John Butler

Personal information
- Date of birth: 25 January 1969 (age 56)
- Place of birth: Bellshill, Scotland
- Position(s): Midfielder

Youth career
- Orbiston

Senior career*
- Years: Team / Apps / (Gls)
- 1985–1988: St Mirren / 11 / (0)
- 1987: → Stirling Albion (loan) / 15 / (5)
- 1988–1992: Airdrieonians / 46 / (5)
- 1992: → Stranraer (loan) / 2 / (0)
- Total:  / 74 / (10)

International career
- Scotland Youth

= John Butler (footballer, born 1969) =

Scottish footballer

John Butler (born 25 January 1969) is a Scottish former professional footballer who played as a midfielder.

==Career==
Born in Bellshill, Butler played for Orbiston, St Mirren, Stirling Albion, Airdrieonians and Stranraer before retiring due to injury.

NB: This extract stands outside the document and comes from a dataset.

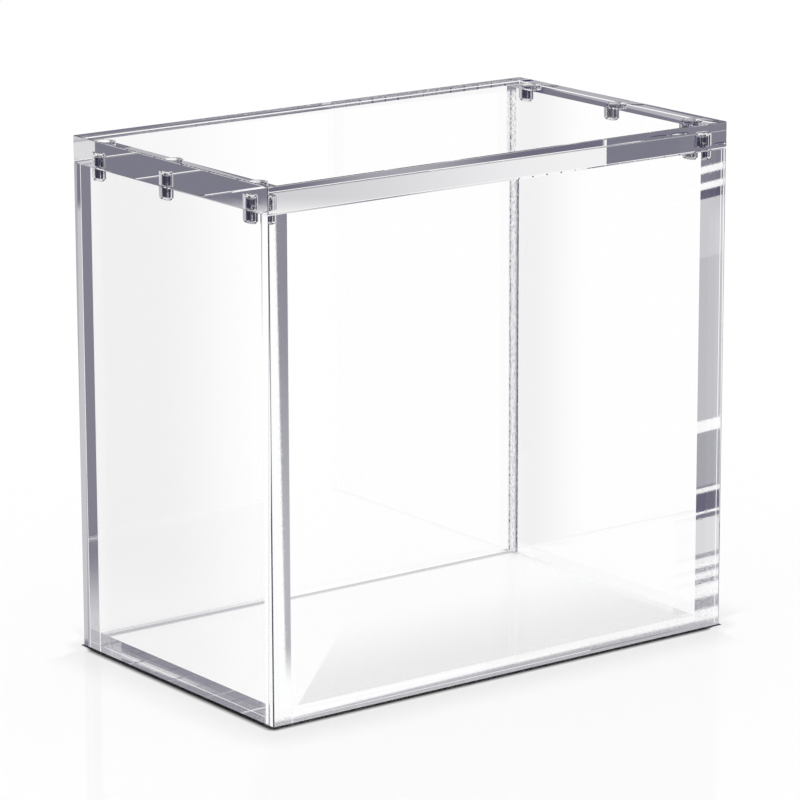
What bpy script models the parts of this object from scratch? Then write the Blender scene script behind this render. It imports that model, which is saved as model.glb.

In 1992, prior to his injury, he had signed a "dream" two-year contract with Australian side Sydney Croatia, but suffered an ankle injury whilst playing on loan at Stranraer. Butler spent 18 months with his ankle in plaster, and later worked in a pub for a few years before becoming unemployed and on state benefits in 1997.

He was a Scotland youth international, and participated at the 1987 FIFA World Youth Championship.